- _Problem description_
Copy each line below without leaving any out.

- _Data provided_
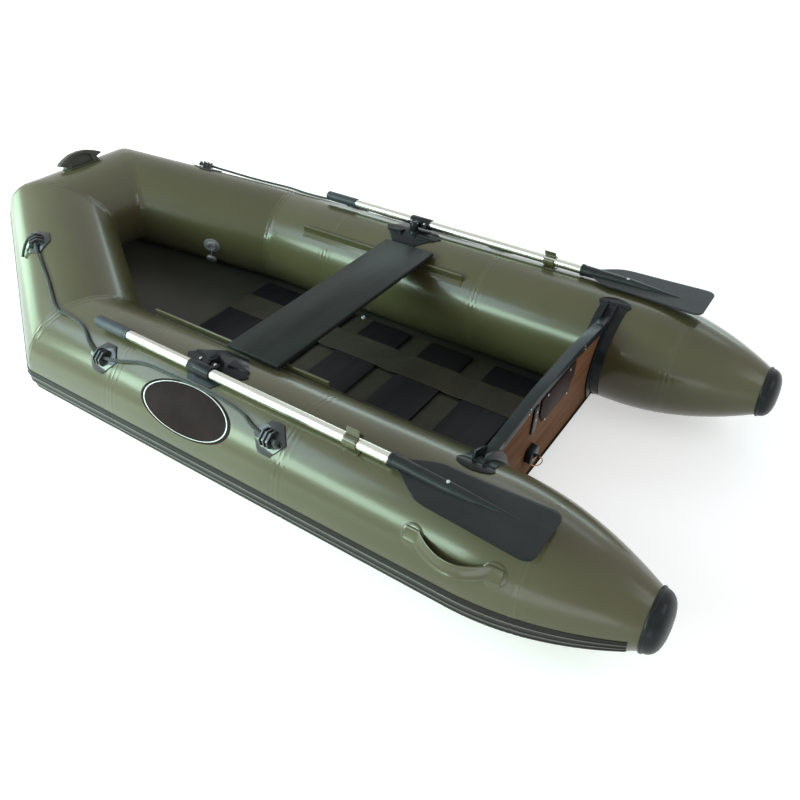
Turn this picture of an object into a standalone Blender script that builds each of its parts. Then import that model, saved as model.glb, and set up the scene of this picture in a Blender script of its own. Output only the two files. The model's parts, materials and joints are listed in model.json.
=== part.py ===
# Inflatable rowing boat with a slatted floor, a bench, a transom and two stowed oars.
# Metres. +X is the bow, +Y is port, +Z is up. The origin is the centre of the footprint.
import math

import bmesh
import bpy
from mathutils import Matrix, Vector

# Hull, overall
boat_length = 2.6
tube_radius = 0.18
tube_spacing = 0.92
bow_reach = 0.659
bow_corner_y = 0.144
bow_axis_rise = 0.185
bow_radius_share = 0.9
taper_length = 0.47
stern_tip_radius = 0.05
stern_bulge_share = 1.023
fabric_wall = 0.0009
fore_seam_setback = 0.341
stern_seam_reach = 0.30
tube_sides = 32

# Places that follow from the hull's size
stern_x = -boat_length / 2
knuckle_x = boat_length / 2 - bow_reach
half_spacing = tube_spacing / 2
crest_z = 2 * tube_radius
bow_axis_height = tube_radius + bow_axis_rise
bow_radius = tube_radius * bow_radius_share
taper_start_x = stern_x + taper_length
stern_bulge = (tube_radius - stern_tip_radius) * stern_bulge_share
fore_seam_x = knuckle_x - fore_seam_setback
stern_seam_x = stern_x + stern_seam_reach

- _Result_
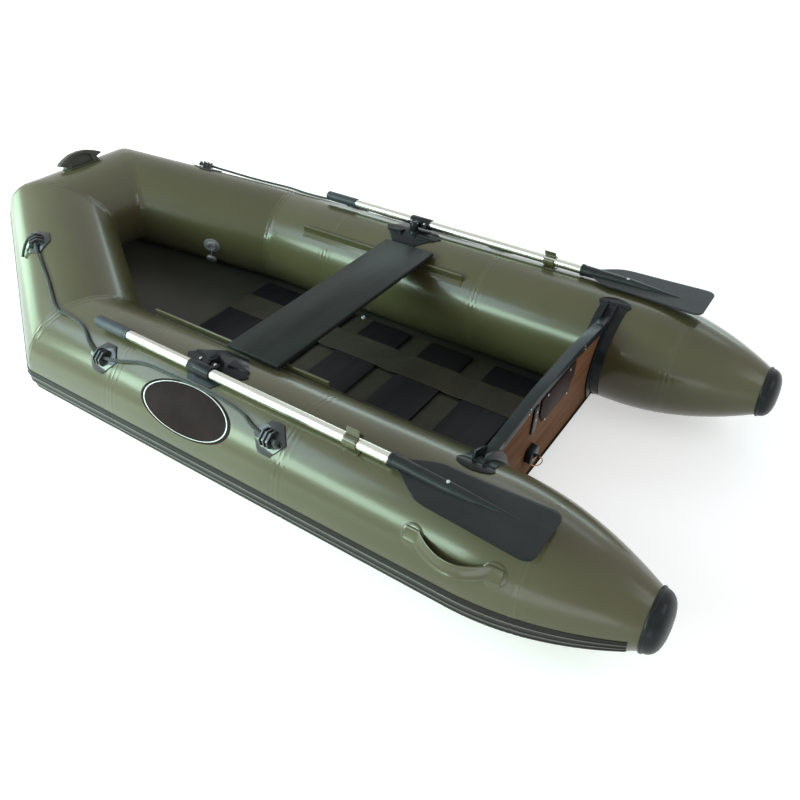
Turn this picture of an object into a standalone Blender script that builds each of its parts. Then import that model, saved as model.glb, and set up the scene of this picture in a Blender script of its own. Output only the two files. The model's parts, materials and joints are listed in model.json.
=== part.py ===
# Inflatable rowing boat with a slatted floor, a bench, a transom and two stowed oars.
# Metres. +X is the bow, +Y is port, +Z is up. The origin is the centre of the footprint.
import math

import bmesh
import bpy
from mathutils import Matrix, Vector

# Hull, overall
boat_length = 2.6
tube_radius = 0.18
tube_spacing = 0.92
bow_reach = 0.659
bow_corner_y = 0.144
bow_axis_rise = 0.185
bow_radius_share = 0.9
taper_length = 0.47
stern_tip_radius = 0.05
stern_bulge_share = 1.023
fabric_wall = 0.0009
fore_seam_setback = 0.341
stern_seam_reach = 0.30
tube_sides = 32

# Places that follow from the hull's size
stern_x = -boat_length / 2
knuckle_x = boat_length / 2 - bow_reach
half_spacing = tube_spacing / 2
crest_z = 2 * tube_radius
bow_axis_height = tube_radius + bow_axis_rise
bow_radius = tube_radius * bow_radius_share
taper_start_x = stern_x + taper_length
stern_bulge = (tube_radius - stern_tip_radius) * stern_bulge_share
fore_seam_x = knuckle_x - fore_seam_setback
stern_seam_x = stern_x + stern_seam_reach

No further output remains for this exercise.